Ясное ощущение некоего, недоступного нашему пониманию, высшего смысла бытия постоянно сопровождается тщетными усилиями разгадать этот смысл. «…Тысячелетиями длятся рождения и смерти, страсти, радости, страдания… Зачем? Без некоего смысла быть и длиться это не может»404. «Я глядел с палубы в пустой простор этих «вод многих», со всех сторон безответно объемлющих нас, всё, с тем же вопросом в душе: за что и зачем? – и в этой же самой Божьей безответности, – непостижимой, но никак не могущей быть без смысла, – обретая какую-то святую беззаботность»405.
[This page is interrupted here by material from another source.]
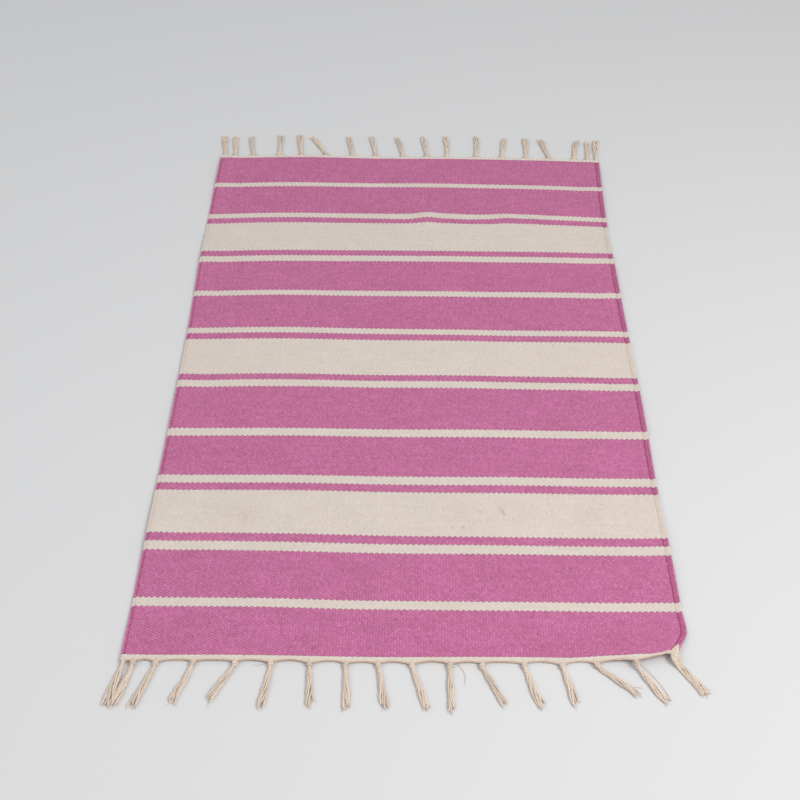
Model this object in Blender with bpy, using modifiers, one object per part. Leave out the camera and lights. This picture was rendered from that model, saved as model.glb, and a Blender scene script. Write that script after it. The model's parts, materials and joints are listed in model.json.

Но беззаботность эта – лишь редкие счастливые мгновенья. Непостижимая безответность Бога – мучительна и тревожна. Отсюда снова противоречивое отношение к «живой жизни»: жажда этой святой беззаботности бездумного животного существования и отказ от этой бездумности во имя достоинства человека и его мысли.
«Безответность Бога» с особой ясностью выражена в рассказе о собаке Чанге и ее несчастном хозяине-капитане, мучающемся изменой любимой жены («Сны Чанга»), причем в отличие от других рассказов, где животные изображаются Буниным всегда с невероятной пластичностью (достаточно указать например, на незабываемый образ собаки Джальмы в рассказе «Сон Обломова-внука»), здесь Чанг – лишь «маска», носитель определенной точки зрения.